Every line of the material that follows must be printed again exactly.

| Stored records |
-- start --

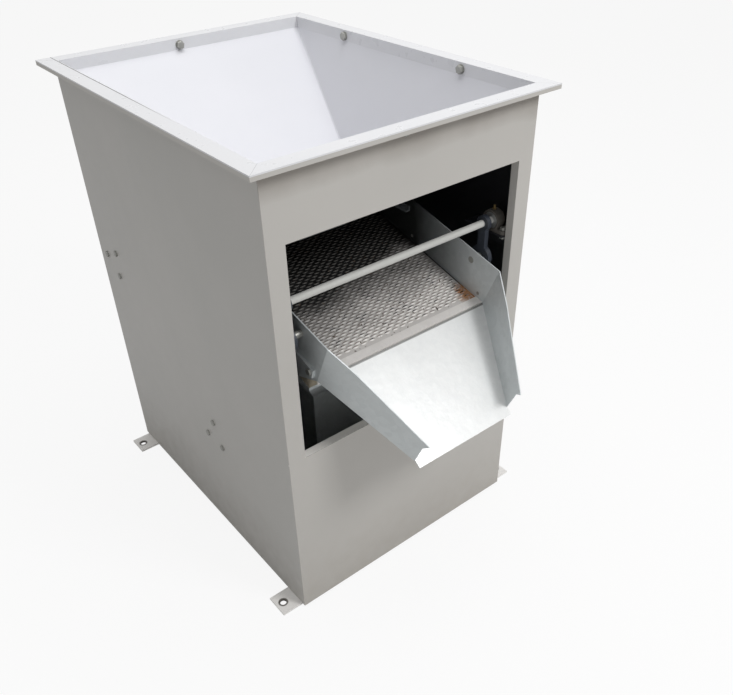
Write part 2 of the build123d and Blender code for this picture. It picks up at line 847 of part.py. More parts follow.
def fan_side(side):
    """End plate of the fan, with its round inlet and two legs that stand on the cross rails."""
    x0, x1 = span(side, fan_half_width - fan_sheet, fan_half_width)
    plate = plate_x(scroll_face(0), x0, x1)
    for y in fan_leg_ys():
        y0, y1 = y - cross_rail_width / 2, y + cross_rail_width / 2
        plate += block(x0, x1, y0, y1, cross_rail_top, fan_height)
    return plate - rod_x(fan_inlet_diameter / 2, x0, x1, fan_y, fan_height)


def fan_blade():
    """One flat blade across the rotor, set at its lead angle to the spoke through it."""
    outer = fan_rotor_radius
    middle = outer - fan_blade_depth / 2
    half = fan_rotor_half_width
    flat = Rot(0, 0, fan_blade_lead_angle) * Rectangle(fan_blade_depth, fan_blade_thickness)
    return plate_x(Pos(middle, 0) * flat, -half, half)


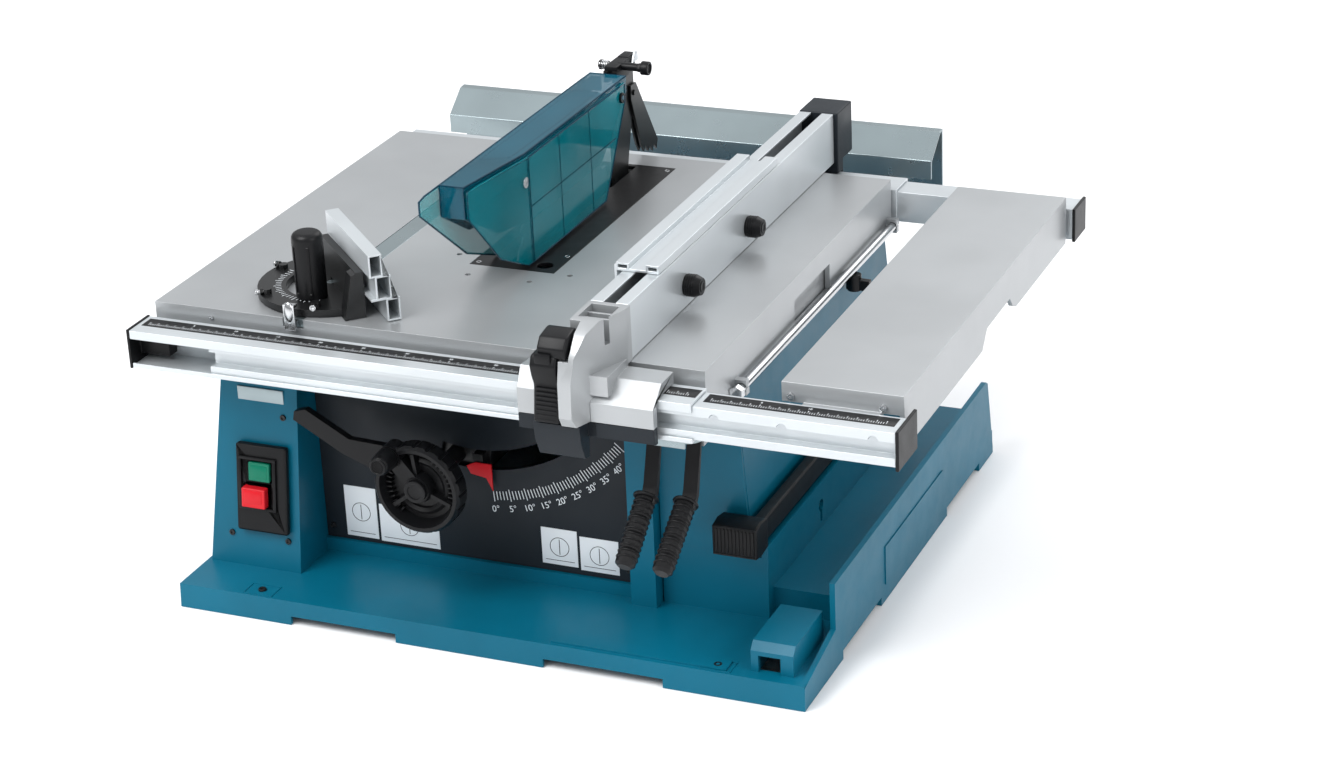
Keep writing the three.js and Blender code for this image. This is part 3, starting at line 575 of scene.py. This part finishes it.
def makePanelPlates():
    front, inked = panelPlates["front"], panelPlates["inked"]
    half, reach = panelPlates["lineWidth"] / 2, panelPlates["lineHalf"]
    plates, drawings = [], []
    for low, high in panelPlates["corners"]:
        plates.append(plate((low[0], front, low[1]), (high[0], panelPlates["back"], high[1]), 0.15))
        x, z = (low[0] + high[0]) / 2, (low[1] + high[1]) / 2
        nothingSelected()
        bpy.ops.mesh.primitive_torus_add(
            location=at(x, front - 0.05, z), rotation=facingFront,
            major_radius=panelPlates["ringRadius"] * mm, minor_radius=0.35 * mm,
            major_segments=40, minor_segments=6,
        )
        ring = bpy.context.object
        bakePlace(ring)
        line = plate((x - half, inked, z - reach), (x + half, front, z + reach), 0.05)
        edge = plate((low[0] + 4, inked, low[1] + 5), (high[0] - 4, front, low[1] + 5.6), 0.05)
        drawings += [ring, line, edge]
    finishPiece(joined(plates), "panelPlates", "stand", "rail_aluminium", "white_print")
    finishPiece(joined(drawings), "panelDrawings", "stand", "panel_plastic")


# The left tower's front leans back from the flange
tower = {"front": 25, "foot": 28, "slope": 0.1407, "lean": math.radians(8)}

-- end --

| Task response |
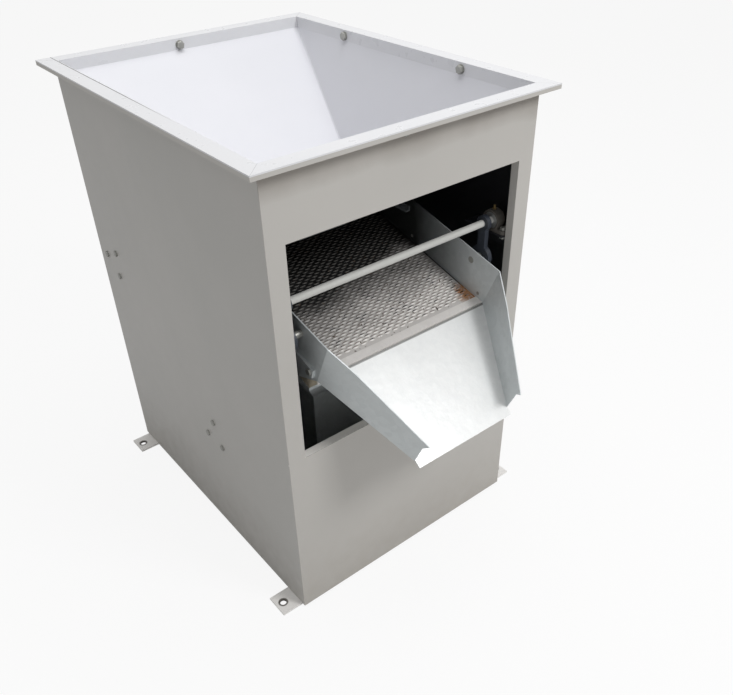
Write part 2 of the build123d and Blender code for this picture. It picks up at line 847 of part.py. More parts follow.
def fan_side(side):
    """End plate of the fan, with its round inlet and two legs that stand on the cross rails."""
    x0, x1 = span(side, fan_half_width - fan_sheet, fan_half_width)
    plate = plate_x(scroll_face(0), x0, x1)
    for y in fan_leg_ys():
        y0, y1 = y - cross_rail_width / 2, y + cross_rail_width / 2
        plate += block(x0, x1, y0, y1, cross_rail_top, fan_height)
    return plate - rod_x(fan_inlet_diameter / 2, x0, x1, fan_y, fan_height)


def fan_blade():
    """One flat blade across the rotor, set at its lead angle to the spoke through it."""
    outer = fan_rotor_radius
    middle = outer - fan_blade_depth / 2
    half = fan_rotor_half_width
    flat = Rot(0, 0, fan_blade_lead_angle) * Rectangle(fan_blade_depth, fan_blade_thickness)
    return plate_x(Pos(middle, 0) * flat, -half, half)


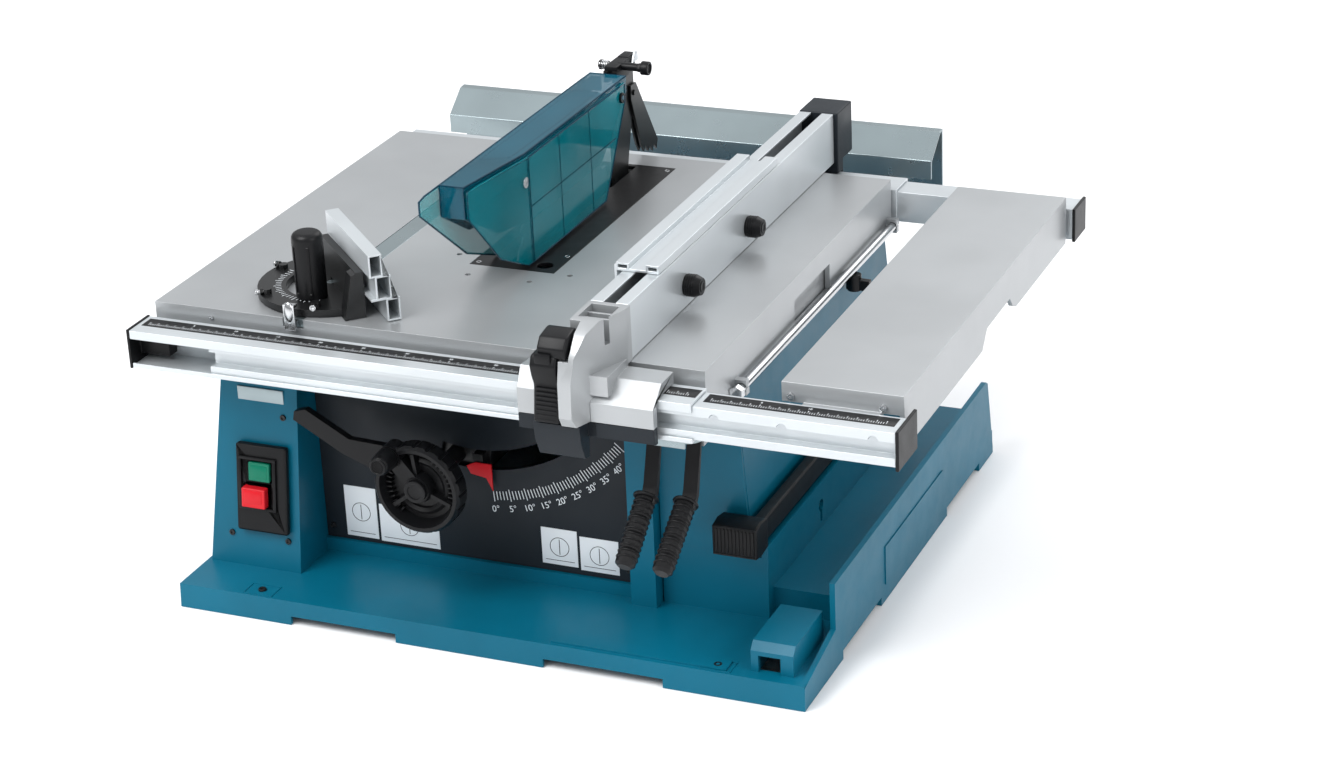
Keep writing the three.js and Blender code for this image. This is part 3, starting at line 575 of scene.py. This part finishes it.
def makePanelPlates():
    front, inked = panelPlates["front"], panelPlates["inked"]
    half, reach = panelPlates["lineWidth"] / 2, panelPlates["lineHalf"]
    plates, drawings = [], []
    for low, high in panelPlates["corners"]:
        plates.append(plate((low[0], front, low[1]), (high[0], panelPlates["back"], high[1]), 0.15))
        x, z = (low[0] + high[0]) / 2, (low[1] + high[1]) / 2
        nothingSelected()
        bpy.ops.mesh.primitive_torus_add(
            location=at(x, front - 0.05, z), rotation=facingFront,
            major_radius=panelPlates["ringRadius"] * mm, minor_radius=0.35 * mm,
            major_segments=40, minor_segments=6,
        )
        ring = bpy.context.object
        bakePlace(ring)
        line = plate((x - half, inked, z - reach), (x + half, front, z + reach), 0.05)
        edge = plate((low[0] + 4, inked, low[1] + 5), (high[0] - 4, front, low[1] + 5.6), 0.05)
        drawings += [ring, line, edge]
    finishPiece(joined(plates), "panelPlates", "stand", "rail_aluminium", "white_print")
    finishPiece(joined(drawings), "panelDrawings", "stand", "panel_plastic")


# The left tower's front leans back from the flange
tower = {"front": 25, "foot": 28, "slope": 0.1407, "lean": math.radians(8)}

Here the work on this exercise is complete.